Can we change knee patterns?
Yes, it is possible to change these patterns, to a point. But, if we really want to change them, we have to look more holistically at the body. There may be a genetic component to the angle of the joints at the hip, knee, and ankle. Those aren’t likely to change. Our knee position may also result from something we can’t change like a disease or acute injury.
But we also acquire our patterns from activities we do as well as accidents and injuries we’ve experienced. If those patterns are held in the soft tissue (muscles and fascia), then there is some potential to change them. We would need to consult with an appropriate medical professional like a physical therapist or experienced bodyworker for a full assessment to understand the range within which change might be possible for our pattern.
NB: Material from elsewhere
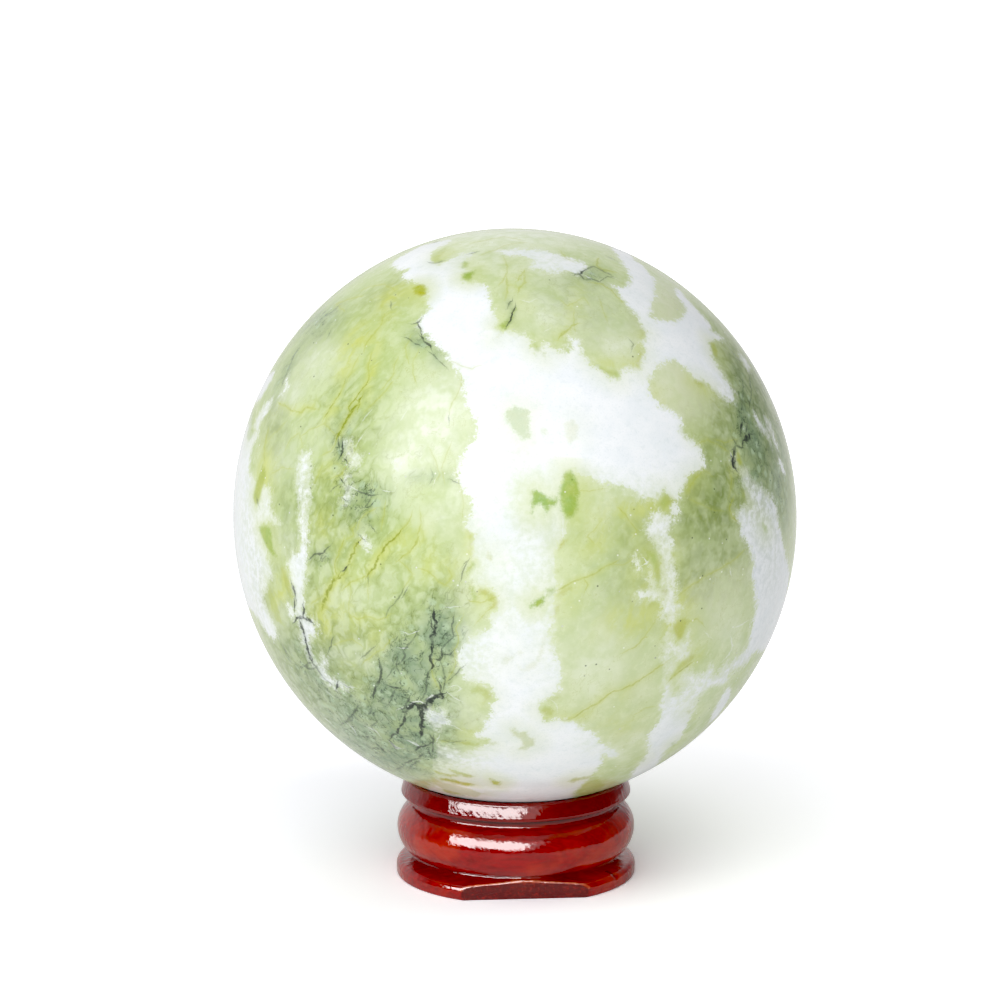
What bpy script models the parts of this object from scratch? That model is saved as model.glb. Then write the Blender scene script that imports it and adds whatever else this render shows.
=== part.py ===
"""Decorative sphere: a polished stone ball resting in a small turned ring stand.

Metres, +Z up. The origin is the centre of the stand's underside, on the surface it stands on.
-Y is the front, the side with the flat on the stand's base.
"""
import math

import bpy

# ---------------------------------------------------------------- driving dimensions (metres)
MM = 0.001

# Ball: ground by hand, so it is a little longer along one axis, which leans to the left.
BALL_CROSS_RADIUS = 49.41 * MM      # both radii across the long axis
BALL_LONG_RADIUS = 50.59 * MM       # radius along the long axis
BALL_LEAN = math.radians(9.4)       # the long axis leans from +Z towards -X
BALL_CENTRE_X = -0.20 * MM          # the leaning ball settles a little to the left in its seat
BALL_CENTRE_Z = 64.50 * MM
BALL_SEGMENTS = 56
BALL_RINGS = 28

SEAT_GAP = 0.30 * MM                # clearance between the ball and the seat

# Stand: radii from the axis, heights from the underside.
STAND_STEPS = 64                    # facets round the stand

LIP_RADIUS = 20.38 * MM             # top lip, at its widest
LIP_WIDEST_Z = 15.60 * MM
LIP_UPPER = (1.90 * MM, 2.40 * MM)  # the lip's upper quarter: depth in, height up
LIP_LOWER = (3.00 * MM, 2.45 * MM)  # the lip's underside: depth in, height down
RIM_RADIUS = 19.42 * MM             # edge where the lip meets the seat

NECK_RADIUS = 17.90 * MM            # groove between the lip and the bead

BEAD_RADIUS = 21.05 * MM            # fat middle bead, at its widest
BEAD_WIDEST_Z = 8.50 * MM
BEAD_UPPER = (5.50 * MM, 5.00 * MM)
BEAD_LOWER = (4.50 * MM, 5.10 * MM)

WAIST_RADIUS = 17.32 * MM           # groove between the bead and the base flange

FLANGE_RADIUS = 21.20 * MM
FLANGE_TOP_INNER_Z = 3.06 * MM      # the flange's top falls outwards from the groove
SHOULDER_RADIUS = 20.00 * MM        # where the flange's rounded shoulder begins
SHOULDER_Z = 1.40 * MM
SHOULDER = (1.20 * MM, 1.23 * MM)
FOOT_CHAMFER = 0.15 * MM

BORE_RADIUS = 13.00 * MM            # open middle of the ring
BORE_CHAMFER = 0.40 * MM
SEAT_SLOPE = math.radians(29.0)     # the bevel that the ball rests against
SEAT_INNER_RADIUS = 13.90 * MM

FLAT_DISTANCE = 18.00 * MM          # flat on the front of the flange, from the axis
FLAT_TURN = math.radians(5.0)       # the flat faces a little to the right of the front
FLAT_TOP_Z = 3.30 * MM              # the cut ends in the groove, under the bead


# ---------------------------------------------------------------- helpers
def clear_scene():
    for ob in list(bpy.data.objects):
        bpy.data.objects.remove(ob, do_unlink=True)
    for col in list(bpy.data.collections):
        bpy.data.collections.remove(col)


def collection(name):
    col = bpy.data.collections.new(name)
    bpy.context.scene.collection.children.link(col)
    return col


def put_in(ob, col):
    for other in list(ob.users_collection):
        other.objects.unlink(ob)
    col.objects.link(ob)


def material(name, colour, roughness, metallic=0.0, coat=0.0):
    mat = bpy.data.materials.new(name)
    mat.use_nodes = True
    bsdf = mat.node_tree.nodes["Principled BSDF"]
    bsdf.inputs["Base Color"].default_value = (*colour, 1.0)
    bsdf.inputs["Roughness"].default_value = roughness
    bsdf.inputs["Metallic"].default_value = metallic
    bsdf.inputs["Coat Weight"].default_value = coat
    mat.diffuse_color = (*colour, 1.0)
    return mat


def elliptic_arc(centre_r, centre_z, size, start, end, steps):
    """Points (r, z) on an ellipse. Angles run from +r towards +z, in radians."""
    a, b = size
    return [
        (
            centre_r + a * math.cos(start + (end - start) * i / steps),
            centre_z + b * math.sin(start + (end - start) * i / steps),
        )
        for i in range(steps + 1)
    ]


def stand_profile():
    """The ring's closed section, from the rim down its outer side, along the underside and up the bore."""
    pts = []

    # top lip: upper quarter from the rim edge down to its widest, then the underside back to the neck
    lip_in = LIP_RADIUS - LIP_UPPER[0]
    rim_angle = math.acos((RIM_RADIUS - lip_in) / LIP_UPPER[0])
    pts += elliptic_arc(lip_in, LIP_WIDEST_Z, LIP_UPPER, rim_angle, 0.0, 5)
    lip_in = LIP_RADIUS - LIP_LOWER[0]
    neck_angle = -math.acos((NECK_RADIUS - lip_in) / LIP_LOWER[0])
    pts += elliptic_arc(lip_in, LIP_WIDEST_Z, LIP_LOWER, 0.0, neck_angle, 6)[1:]

    # middle bead: upper half from the neck, lower half to the waist
    bead_in = BEAD_RADIUS - BEAD_UPPER[0]
    top_angle = math.acos((NECK_RADIUS - bead_in) / BEAD_UPPER[0])
    pts += elliptic_arc(bead_in, BEAD_WIDEST_Z, BEAD_UPPER, top_angle, 0.0, 6)
    bead_in = BEAD_RADIUS - BEAD_LOWER[0]
    low_angle = -math.acos((WAIST_RADIUS - bead_in) / BEAD_LOWER[0])
    pts += elliptic_arc(bead_in, BEAD_WIDEST_Z, BEAD_LOWER, 0.0, low_angle, 7)[1:]

    # base flange: sloping top, rounded shoulder, upright side, tiny foot chamfer
    pts.append((WAIST_RADIUS, FLANGE_TOP_INNER_Z))
    pts += elliptic_arc(SHOULDER_RADIUS, SHOULDER_Z, SHOULDER, math.pi / 2, 0.0, 4)
    pts.append((FLANGE_RADIUS, FOOT_CHAMFER))
    pts.append((FLANGE_RADIUS - FOOT_CHAMFER, 0.0))

    # underside, bore and seat
    rim_z = pts[0][1]
    seat_inner_z = rim_z - (RIM_RADIUS - SEAT_INNER_RADIUS) * math.tan(SEAT_SLOPE)
    pts.append((BORE_RADIUS + BORE_CHAMFER, 0.0))
    pts.append((BORE_RADIUS, BORE_CHAMFER))
    pts.append((BORE_RADIUS, seat_inner_z - (SEAT_INNER_RADIUS - BORE_RADIUS)))
    pts.append((SEAT_INNER_RADIUS, seat_inner_z))
    return pts


# ---------------------------------------------------------------- the two pieces
def make_ball(col, parent):
    bpy.ops.mesh.primitive_uv_sphere_add(
        segments=BALL_SEGMENTS, ring_count=BALL_RINGS, radius=1.0, location=(0, 0, 0)
    )
    ball = bpy.context.object
    ball.name = ball.data.name = "stone_sphere"
    ball.scale = (BALL_CROSS_RADIUS, BALL_CROSS_RADIUS, BALL_LONG_RADIUS)
    bpy.ops.object.transform_apply(location=False, rotation=False, scale=True)
    ball.data.shade_smooth()
    ball.data.materials.append(material("polished_stone", (0.62, 0.68, 0.50), 0.12, coat=0.6))
    put_in(ball, col)
    ball.parent = parent
    ball.location = (BALL_CENTRE_X, 0.0, BALL_CENTRE_Z)
    ball.rotation_euler = (0.0, -BALL_LEAN, 0.0)
    return ball


def make_flat_cutter(col):
    """A block whose inner face is the flat's plane."""
    width, depth, foot = 60 * MM, 20 * MM, 5 * MM
    bpy.ops.mesh.primitive_cube_add(size=1.0, location=(0, 0, 0))
    block = bpy.context.object
    block.name = block.data.name = "flat_cutter"
    block.scale = (width, depth, FLAT_TOP_Z + foot)
    bpy.ops.object.transform_apply(location=False, rotation=False, scale=True)
    reach = FLAT_DISTANCE + depth / 2
    block.location = (
        reach * math.sin(FLAT_TURN),
        -reach * math.cos(FLAT_TURN),
        (FLAT_TOP_Z - foot) / 2,
    )
    block.rotation_euler = (0.0, 0.0, FLAT_TURN)
    block.display_type = "WIRE"
    block.hide_render = True
    put_in(block, col)
    return block


def make_stand(col, cutter, parent):
    pts = stand_profile()
    mesh = bpy.data.meshes.new("ring_stand")
    verts = [(r, 0.0, z) for r, z in pts]
    edges = [(i, (i + 1) % len(verts)) for i in range(len(verts))]
    mesh.from_pydata(verts, edges, [])
    stand = bpy.data.objects.new("ring_stand", mesh)
    col.objects.link(stand)
    stand.parent = parent

    screw = stand.modifiers.new("turned", "SCREW")
    screw.axis = "Z"
    screw.angle = math.tau
    screw.steps = screw.render_steps = STAND_STEPS
    screw.screw_offset = 0.0
    screw.use_merge_vertices = True
    screw.merge_threshold = 0.00001
    screw.use_smooth_shade = True

    cut = stand.modifiers.new("front_flat", "BOOLEAN")
    cut.operation = "DIFFERENCE"
    cut.solver = "EXACT"
    cut.object = cutter

    stand.data.materials.append(material("red_lacquered_wood", (0.33, 0.012, 0.008), 0.2, coat=1.0))
    return stand


def main():
    clear_scene()
    model = collection("decorative_sphere")
    cutters = collection("cutters")

    origin = bpy.data.objects.new("decorative_sphere_origin", None)
    origin.empty_display_size = 0.01
    model.objects.link(origin)

    make_ball(model, origin)
    cutter = make_flat_cutter(cutters)
    make_stand(model, cutter, origin)
    bpy.context.view_layer.update()


main()
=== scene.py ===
import math

import bpy
import numpy as np
from mathutils import Matrix, Vector


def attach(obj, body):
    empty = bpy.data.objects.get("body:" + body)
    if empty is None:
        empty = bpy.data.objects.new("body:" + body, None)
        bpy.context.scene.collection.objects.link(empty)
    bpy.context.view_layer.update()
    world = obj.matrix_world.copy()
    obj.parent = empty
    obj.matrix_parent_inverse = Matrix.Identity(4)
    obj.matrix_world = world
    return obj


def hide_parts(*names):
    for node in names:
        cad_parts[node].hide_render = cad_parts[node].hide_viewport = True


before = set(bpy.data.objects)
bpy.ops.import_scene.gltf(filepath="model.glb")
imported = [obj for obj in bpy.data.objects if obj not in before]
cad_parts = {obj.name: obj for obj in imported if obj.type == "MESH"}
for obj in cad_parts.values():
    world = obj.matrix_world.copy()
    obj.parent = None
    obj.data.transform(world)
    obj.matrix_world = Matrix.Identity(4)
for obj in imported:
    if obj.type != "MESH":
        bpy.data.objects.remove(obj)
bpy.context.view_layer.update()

MM = 0.001
BALL_CENTRE = Vector((-0.20, 0.0, 64.5)) * MM
BALL_CROSS, BALL_LONG, BALL_LEAN = 49.41, 50.59, math.radians(9.4)

# ============================================================ camera
LENS_PX = 5707.0
VIEW_DOWN = math.radians(13.35)
FRAME_PX = 1000
AIM = Vector((0.0, 0.0, 64.5)) * MM
AIM_PX = (516.0, 516.2)

to_cam = Vector((0.0, -math.cos(VIEW_DOWN), math.sin(VIEW_DOWN)))
cam_up = Vector((0.0, math.sin(VIEW_DOWN), math.cos(VIEW_DOWN)))
cam_right = Vector((1.0, 0.0, 0.0))
look = (
    -to_cam
    - cam_right * ((AIM_PX[0] - FRAME_PX / 2) / LENS_PX)
    + cam_up * ((AIM_PX[1] - FRAME_PX / 2) / LENS_PX)
).normalized()

cam_data = bpy.data.cameras.new("camera")
cam_data.sensor_width = 36.0
cam_data.lens = LENS_PX * 36.0 / FRAME_PX
cam_data.clip_start, cam_data.clip_end = 0.01, 50.0
cam = bpy.data.objects.new("camera", cam_data)
bpy.context.scene.collection.objects.link(cam)
cam.location = AIM + to_cam * 1.0
cam.rotation_mode = "QUATERNION"
side = look.cross(Vector((0, 0, 1))).normalized()
top = side.cross(look).normalized()
cam.rotation_quaternion = Matrix((side, top, -look)).transposed().to_quaternion()
bpy.context.scene.camera = cam


# ============================================================ small node helper
class Nodes:
    """Builds a node tree by short calls. Every call returns an output socket."""

    def __init__(self, tree):
        self.t = tree

    def new(self, kind, **props):
        n = self.t.nodes.new(kind)
        for k, v in props.items():
            setattr(n, k, v)
        return n

    def put(self, socket, value):
        if isinstance(value, bpy.types.NodeSocket):
            self.t.links.new(value, socket)
        elif value is not None:
            if hasattr(socket.default_value, "__len__") and not hasattr(value, "__len__"):
                value = (value,) * len(socket.default_value)
            socket.default_value = value

    def math(self, op, a, b=None, c=None, clamp=False):
        n = self.new("ShaderNodeMath", operation=op, use_clamp=clamp)
        for i, v in enumerate((a, b, c)):
            if v is not None:
                self.put(n.inputs[i], v)
        return n.outputs[0]

    def add(self, *v):
        out = v[0]
        for x in v[1:]:
            out = self.math("ADD", out, x)
        return out

    def mul(self, *v):
        out = v[0]
        for x in v[1:]:
            out = self.math("MULTIPLY", out, x)
        return out

    def sub(self, a, b):
        return self.math("SUBTRACT", a, b)

    def vec(self, op, a, b=None, scale=None):
        n = self.new("ShaderNodeVectorMath", operation=op)
        self.put(n.inputs[0], a)
        if b is not None:
            self.put(n.inputs[1], b)
        if scale is not None:
            self.put(n.inputs["Scale"], scale)
        return n.outputs[0]

    def ramp(self, x, lo, hi, a=0.0, b=1.0, smooth=True):
        n = self.new("ShaderNodeMapRange", interpolation_type="SMOOTHSTEP" if smooth else "LINEAR")
        for s, v in zip(("Value", "From Min", "From Max", "To Min", "To Max"), (x, lo, hi, a, b)):
            self.put(n.inputs[s], v)
        return n.outputs[0]

    def noise(self, p, scale, detail=2.0, rough=0.5, distortion=0.0, lacunarity=2.0):
        n = self.new("ShaderNodeTexNoise", noise_dimensions="3D")
        self.put(n.inputs["Vector"], p)
        for s, v in (("Scale", scale), ("Detail", detail), ("Roughness", rough), ("Distortion", distortion), ("Lacunarity", lacunarity)):
            self.put(n.inputs[s], v)
        return n.outputs[0], n.outputs[1]

    def voronoi(self, p, scale, feature="F1", randomness=1.0, out="Distance"):
        n = self.new("ShaderNodeTexVoronoi", feature=feature, voronoi_dimensions="3D")
        self.put(n.inputs["Vector"], p)
        self.put(n.inputs["Scale"], scale)
        self.put(n.inputs["Randomness"], randomness)
        return n.outputs[out]

    def attr(self, name):
        n = self.new("ShaderNodeAttribute", attribute_name=name, attribute_type="GEOMETRY")
        return n.outputs["Fac"]

    def mix(self, f, a, b, blend="MIX"):
        n = self.new("ShaderNodeMix", data_type="RGBA", blend_type=blend)
        self.put(n.inputs[0], f)
        for s, v in ((n.inputs[6], a), (n.inputs[7], b)):
            self.put(s, (*v, 1.0) if isinstance(v, tuple) and len(v) == 3 else v)
        return n.outputs[2]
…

Valgus and varus knee positions describe the way the tibia meets the femur at the knee joint. They refer to a pattern where the knee is positioned either medial or lateral of the ideal. In this position, the knee is more vulnerable to some types of strain on tissues surrounding it, which may cause pain as well as reduced function.
Gwynne, C.R. and S.A. Curran. 2018. Two-dimensional frontal plane projection angle can identify subgroups of patellofemoral pain patients who demonstrate dynamic knee valgus. Clinical Biomechanics. 58:44-48.
Herrington, L. 2014. Knee valgus angle during single leg squat and landing in patellofemoral pain patients and controls. The Knee. 21:514-517.
Miura, H., S. Takasugi, T. Kawano, T. Manabe, Y. Iwamoto. 2009. Varus-valgus laxity correlates with pain in osteoarthritis of the knee. The Knee. 16:30-32.